> INPUT RECORDS
[Start]
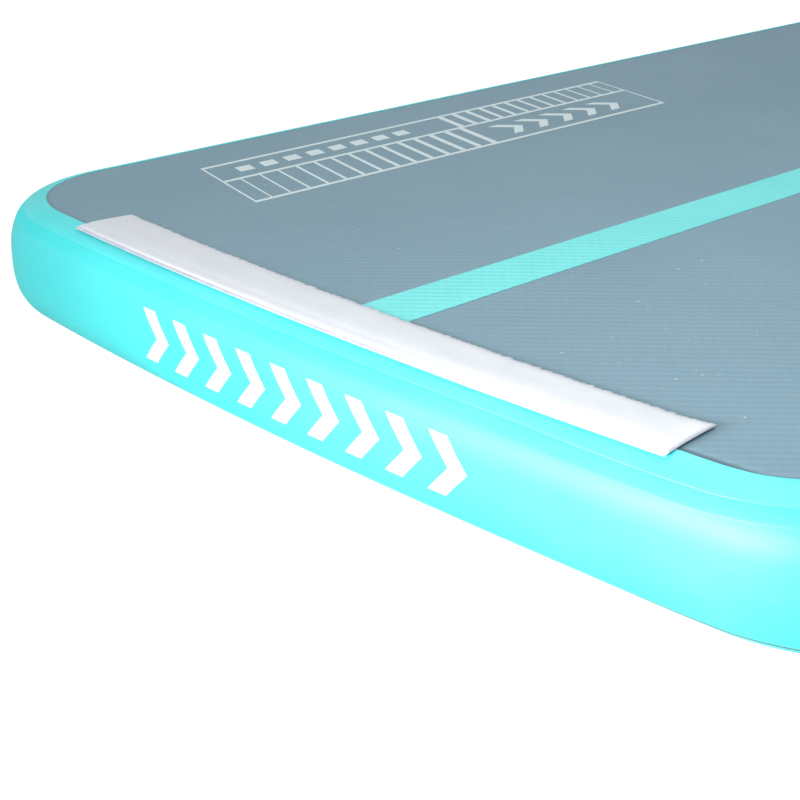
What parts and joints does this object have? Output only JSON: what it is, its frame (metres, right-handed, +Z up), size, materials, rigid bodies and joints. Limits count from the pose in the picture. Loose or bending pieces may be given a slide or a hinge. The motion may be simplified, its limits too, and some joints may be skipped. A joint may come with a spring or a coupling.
{
  "type": "air track mat",
  "caption": "Inflatable drop-stitch tumbling mat with a grey deck, turquoise side wall, loop fastener strips at the ends, carry straps and an inflation valve.",
  "frame": {"origin": "middle of the footprint, on the floor the mat lies on", "axes": "+Z up from the floor to the deck, +Y along the length from the pictured end to the far end, +X across the width to the side without the valve"},
  "size_m": [1.0512, 2.9986, 0.1074],
  "materials": {
    "deck_pvc": "matt ribbed PVC-coated fabric",
    "base_pvc": "matt PVC-coated fabric",
    "wall_pvc": "satin PVC-coated fabric",
    "tape_pvc": "satin PVC seam tape",
    "bottom_tape_pvc": "satin PVC seam tape",
    "inner_pvc": "satin PVC-coated fabric",
    "drop_stitch_fabric": "woven polyester, gas-tight coat",
    "yarn": "polyester yarn",
    "stripe_pvc": "matt PVC film",
    "strip_backing": "woven nylon tape",
    "loop_pile": "brushed nylon loops",
    "print_ink": "screen-printed ink film",
    "webbing": "woven polyester webbing",
    "valve_plastic": "moulded nylon",
    "seal_rubber": "matt rubber",
    "spring_steel": "stainless spring wire"
  },
  "bodies": {
    "mat": {"deck_skin": "deck_pvc", "base_skin": "base_pvc", "upper_base_fabric": "drop_stitch_fabric", "lower_base_fabric": "drop_stitch_fabric", "spacer_yarns": "yarn", "near_inner_wall": "inner_pvc", "far_inner_wall": "inner_pvc", "left_inner_wall": "inner_pvc", "right_inner_wall": "inner_pvc", "near_end_wall": "wall_pvc", "far_end_wall": "wall_pvc", "left_side_wall": "wall_pvc", "right_side_wall": "wall_pvc", "near_top_tape": "tape_pvc", "far_top_tape": "tape_pvc", "left_top_tape": "tape_pvc", "right_top_tape": "tape_pvc", "near_bottom_tape": "bottom_tape_pvc", "far_bottom_tape": "bottom_tape_pvc", "left_bottom_tape": "bottom_tape_pvc", "right_bottom_tape": "bottom_tape_pvc", "guide_stripe": "stripe_pvc", "near_strip_backing": "strip_backing", "near_loop_pile": "loop_pile", "far_strip_backing": "strip_backing", "far_loop_pile": "loop_pile", "deck_print": "print_ink", "end_print": "print_ink", "left_carry_strap": "webbing", "right_carry_strap": "webbing", "strap_patches": "tape_pvc", "valve_pad": "tape_pvc", "valve_gasket": "seal_rubber", "valve_base": "valve_plastic", "valve_back_nut": "valve_plastic"},
    "valve_plunger": {"valve_stem": "valve_plastic", "valve_button": "seal_rubber", "valve_seal_disc": "seal_rubber", "valve_spring": "spring_steel"},
    "cap_ring": {"cap_seal": "seal_rubber"},
    "cap": {"valve_cap": "valve_plastic"}
  },
  "joints": [
    {"name": "plunger_press", "type": "slide", "parent": "mat", "child": "valve_plunger", "axis": [1, 0, 0], "range_m": [0, 0.006], "stiffness_N_per_m": 400, "springref_m": -0.004, "deforming": ["valve_spring"]},
    {"name": "cap_pull", "type": "slide", "parent": "mat", "child": "cap_ring", "axis": [-1, 0, 0], "range_m": [0, 0.04]},
    {"name": "cap_turn", "type": "hinge", "parent": "cap_ring", "child": "cap", "pos_m": [-0.5054, 1.15, 0.0525], "axis": [-1, 0, 0], "continuous": true}
  ]
}
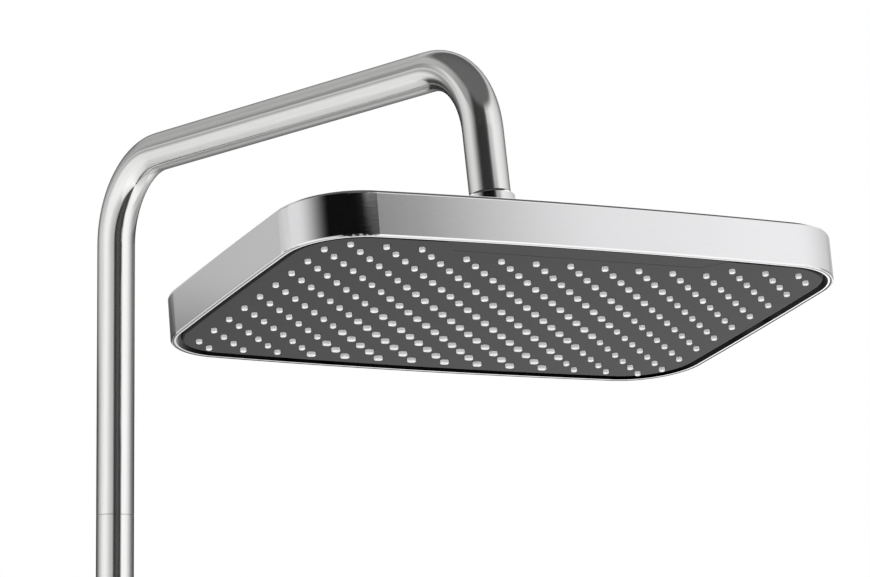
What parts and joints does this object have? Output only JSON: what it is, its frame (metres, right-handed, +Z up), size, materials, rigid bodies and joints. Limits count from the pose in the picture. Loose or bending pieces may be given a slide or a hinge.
[End]
> TASK DIRECTIONS
Copy all the records above exactly, missing none.

> EXERCISE OUTPUT
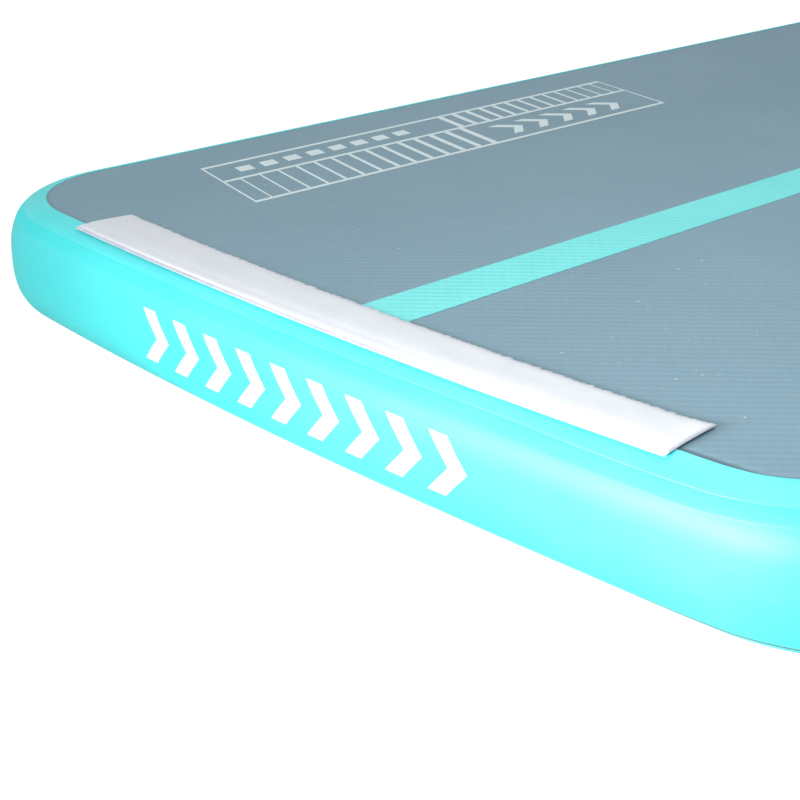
What parts and joints does this object have? Output only JSON: what it is, its frame (metres, right-handed, +Z up), size, materials, rigid bodies and joints. Limits count from the pose in the picture. Loose or bending pieces may be given a slide or a hinge. The motion may be simplified, its limits too, and some joints may be skipped. A joint may come with a spring or a coupling.
{
  "type": "air track mat",
  "caption": "Inflatable drop-stitch tumbling mat with a grey deck, turquoise side wall, loop fastener strips at the ends, carry straps and an inflation valve.",
  "frame": {"origin": "middle of the footprint, on the floor the mat lies on", "axes": "+Z up from the floor to the deck, +Y along the length from the pictured end to the far end, +X across the width to the side without the valve"},
  "size_m": [1.0512, 2.9986, 0.1074],
  "materials": {
    "deck_pvc": "matt ribbed PVC-coated fabric",
    "base_pvc": "matt PVC-coated fabric",
    "wall_pvc": "satin PVC-coated fabric",
    "tape_pvc": "satin PVC seam tape",
    "bottom_tape_pvc": "satin PVC seam tape",
    "inner_pvc": "satin PVC-coated fabric",
    "drop_stitch_fabric": "woven polyester, gas-tight coat",
    "yarn": "polyester yarn",
    "stripe_pvc": "matt PVC film",
    "strip_backing": "woven nylon tape",
    "loop_pile": "brushed nylon loops",
    "print_ink": "screen-printed ink film",
    "webbing": "woven polyester webbing",
    "valve_plastic": "moulded nylon",
    "seal_rubber": "matt rubber",
    "spring_steel": "stainless spring wire"
  },
  "bodies": {
    "mat": {"deck_skin": "deck_pvc", "base_skin": "base_pvc", "upper_base_fabric": "drop_stitch_fabric", "lower_base_fabric": "drop_stitch_fabric", "spacer_yarns": "yarn", "near_inner_wall": "inner_pvc", "far_inner_wall": "inner_pvc", "left_inner_wall": "inner_pvc", "right_inner_wall": "inner_pvc", "near_end_wall": "wall_pvc", "far_end_wall": "wall_pvc", "left_side_wall": "wall_pvc", "right_side_wall": "wall_pvc", "near_top_tape": "tape_pvc", "far_top_tape": "tape_pvc", "left_top_tape": "tape_pvc", "right_top_tape": "tape_pvc", "near_bottom_tape": "bottom_tape_pvc", "far_bottom_tape": "bottom_tape_pvc", "left_bottom_tape": "bottom_tape_pvc", "right_bottom_tape": "bottom_tape_pvc", "guide_stripe": "stripe_pvc", "near_strip_backing": "strip_backing", "near_loop_pile": "loop_pile", "far_strip_backing": "strip_backing", "far_loop_pile": "loop_pile", "deck_print": "print_ink", "end_print": "print_ink", "left_carry_strap": "webbing", "right_carry_strap": "webbing", "strap_patches": "tape_pvc", "valve_pad": "tape_pvc", "valve_gasket": "seal_rubber", "valve_base": "valve_plastic", "valve_back_nut": "valve_plastic"},
    "valve_plunger": {"valve_stem": "valve_plastic", "valve_button": "seal_rubber", "valve_seal_disc": "seal_rubber", "valve_spring": "spring_steel"},
    "cap_ring": {"cap_seal": "seal_rubber"},
    "cap": {"valve_cap": "valve_plastic"}
  },
  "joints": [
    {"name": "plunger_press", "type": "slide", "parent": "mat", "child": "valve_plunger", "axis": [1, 0, 0], "range_m": [0, 0.006], "stiffness_N_per_m": 400, "springref_m": -0.004, "deforming": ["valve_spring"]},
    {"name": "cap_pull", "type": "slide", "parent": "mat", "child": "cap_ring", "axis": [-1, 0, 0], "range_m": [0, 0.04]},
    {"name": "cap_turn", "type": "hinge", "parent": "cap_ring", "child": "cap", "pos_m": [-0.5054, 1.15, 0.0525], "axis": [-1, 0, 0], "continuous": true}
  ]
}
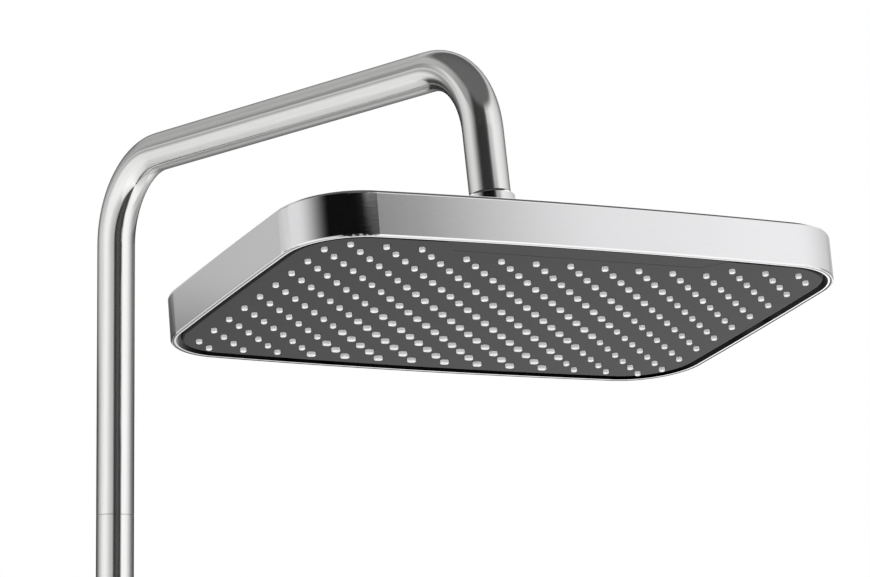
What parts and joints does this object have? Output only JSON: what it is, its frame (metres, right-handed, +Z up), size, materials, rigid bodies and joints. Limits count from the pose in the picture. Loose or bending pieces may be given a slide or a hinge.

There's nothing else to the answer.